How could your team design its own new ways of working? What questions to ask? Where to begin?
The short version
Three simple steps:
If you need more details, continue reading…
The long version
Replace all open discussion or brainstorming with a structured process that leads to more ideas, clearer decisions, and better outcomes.
Here’s what the design of a New Ways of Working Ideation session could look like.
Setup
- Organize a 2–3 hour session (depends a bit on the size of your team and the amount of time needed for presentations…see below)
- Get your team together, physically or virtually.
- Choose an appropriate setup. If you’re doing this online, prepare a Mural or Miro board for the following exercises. Have a quiet meeting or workshop room with enough space on the walls if you’re doing it onsite. Have pens, flipcharts, sticky notes, or whiteboards ready. Aim at working as visually as possible. Ideally, the room has no table. Set up chairs in a circle.
- Be ready to outline the context of the session. Why are you here today? What’s the purpose? It might be worth doing some 1:1 informal talks before to gauge the interest for such a session.
- It might be worth sharing some pre-reading with your colleagues. At least on the five principles of human-centered work. Why not share edition 1 and edition 2 of the Brave New Leaders newsletter with them?
- Go round the room and do a quick check-in.
Ask — Capture Problems
- Ask the team to think about the following question: “What’s keeping us from delivering our best work?”
- Give them 5–10 minutes for individual brainstorming. One item per sticky note.
- Ask each team member to present their barriers to delivering your best work. Don’t hesitate to ask them to outline how something keeps them from doing your best work? What’s the issue? Please encourage them to tell a story of when this happens to illustrate what it feels like. Don’t hesitate to ask for emotions and frustrations. Allow for 5–10 minutes per team member for this.
- While everybody presents, create an affinity map clustering recurring topics.
- When everybody has presented their problems, do a silent dot voting on the most pressing issues that the team would like to solve. I propose to give every team member no more than three votes. You can define whether it’s OK to put all votes on one topic or whether they have to be distributed across three items.
- Finish the ask session by arranging the voted problems by priority and aligning on the top item as your most important issue to solve.
Ideate — Create Solutions
- For the top problem, try to identify which of the five principles of human-centered ways of working it relates to. Doing this will already give you some direction for the solution.
- Give everybody 5–10 minutes for individual brainstorming on how to solve the issue. Again, one item per sticky. You can inspire their thinking by asking questions like: What could we do instead? What would happen if we eliminated this, stopped doing it altogether? If you were able to relate your issue to one of the five principles, you could ask How might we… [fill in the principle]. For example, “How might we create more transparency?” or “How might we get clearer on our mission?”.

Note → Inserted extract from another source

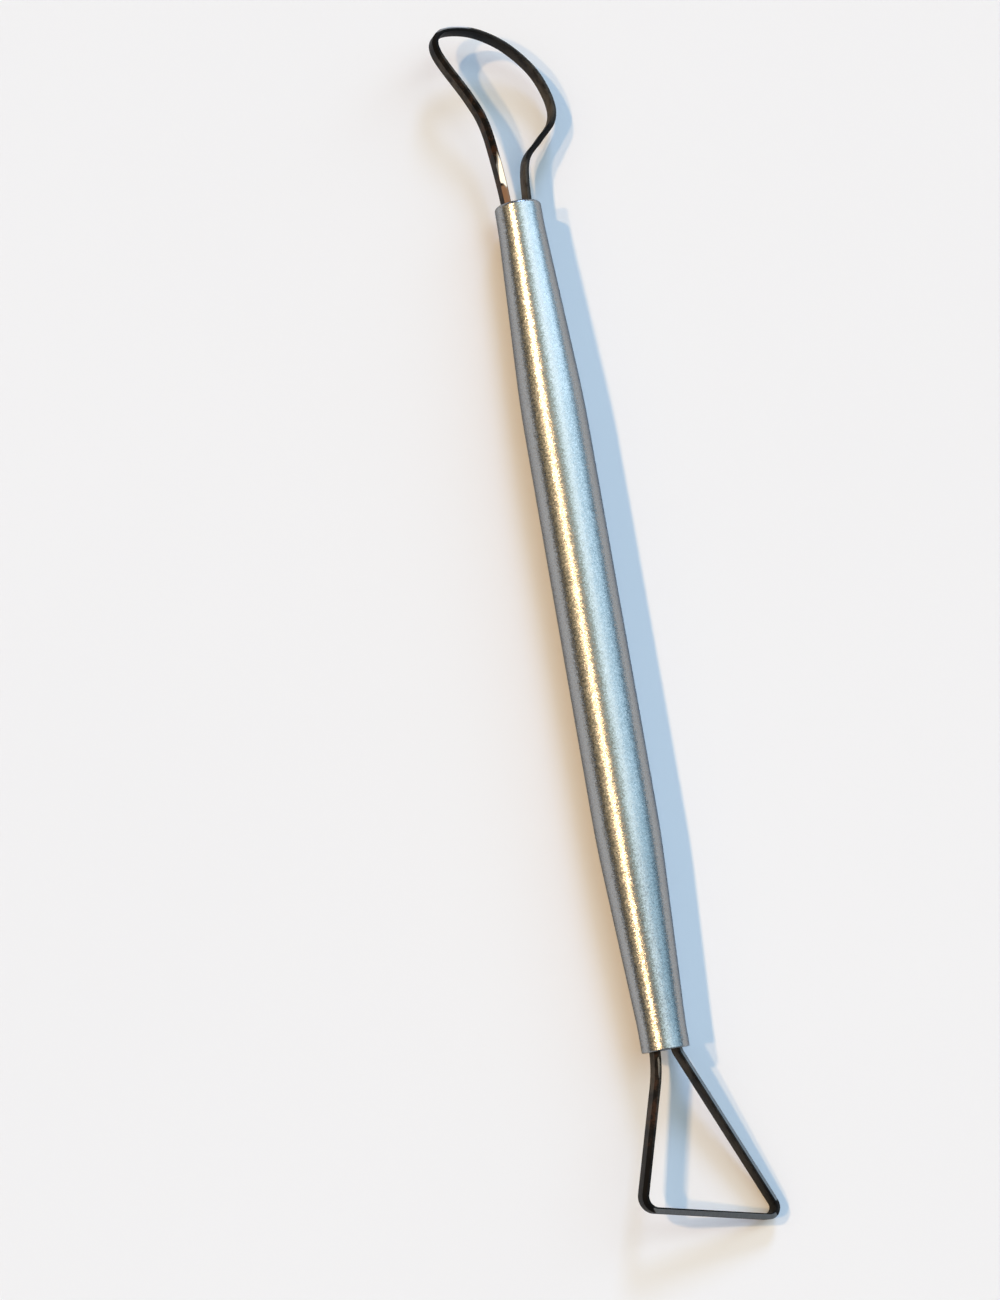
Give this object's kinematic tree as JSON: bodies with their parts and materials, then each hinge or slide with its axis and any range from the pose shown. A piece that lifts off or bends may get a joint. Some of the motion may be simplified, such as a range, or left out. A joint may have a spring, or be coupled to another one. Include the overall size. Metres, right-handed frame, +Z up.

- Have everybody present their proposed solutions and explain what it would look like.
- While everybody presents, cluster common topics.
- Have everybody vote again on their favorite solutions. Remind the team that the next step is “only” a trial of whether the solution does help you deliver better work or not. It’s not cast in stone. As guidelines for voting, you might ask questions like “Which idea intrigues you most, gives you the most energy, which idea are you most interested in trying?”. You might also want to consider what the team can do without the need for anybody’s approval or input. I recommend only one vote per team member for this one.
- Finish the session by arranging the voted solutions by priority and ensuring there’s no significant resistance to trying the idea from anyone.
Experiment — Decide on how to try
- Finally, decide how to try this idea with a minimum “blast radius.” How can you make this “safe to try “so that, in case it doesn’t work, the negative impact will be minimal?
- I’d suggest trying it in a way that only involves your team. At least initially. As you get “better,” you can expand to involve other teams and departments.
- Define your experiment:
- Give it a title
- Describe what you’ll do. What are the actions you’ll put into place? What will you change, start doing, or stop doing?
- Write down your hypotheses: What do you think will happen as a result of the experiment? What will work well? What will be challenging?
- Who will participate? Who will facilitate?
- How will you measure whether it works?
- Set a timeframe. 2–3 weeks is ideal for a test run.
- And last but not least, define a date for a retrospective and debriefing.
- I suggest doing this as a team conversation. If that doesn’t move you forward, try individual brainstorming, sharing results, and seeing what common elements emerge.
That’s it! Congratulations…You create your first New Ways of Working experiment!
A couple of thoughts
- Getting started is more important than being right. Give it a try.
- If your team is used to a more traditional management style, you can’t expect everybody to be fully open and trust you mean well the first time you’re doing this.
- You won’t be able to change everything at once. See it as a process. Each time you repeat the above, the team’s confidence in changing things will grow, people will open up more and more.
- These dialogues you’re having as a team will strengthen your relationships and thus have a positive impact on your collaboration.
- Trust your team. It will know what issues need to be addressed and how to manage them. No need to have consultants come in to validate these issues. ;-)
And always remember: bias towards action! Don’t overthink it. Don’t try to change mindsets. You want to act yourself into new ways of thinking.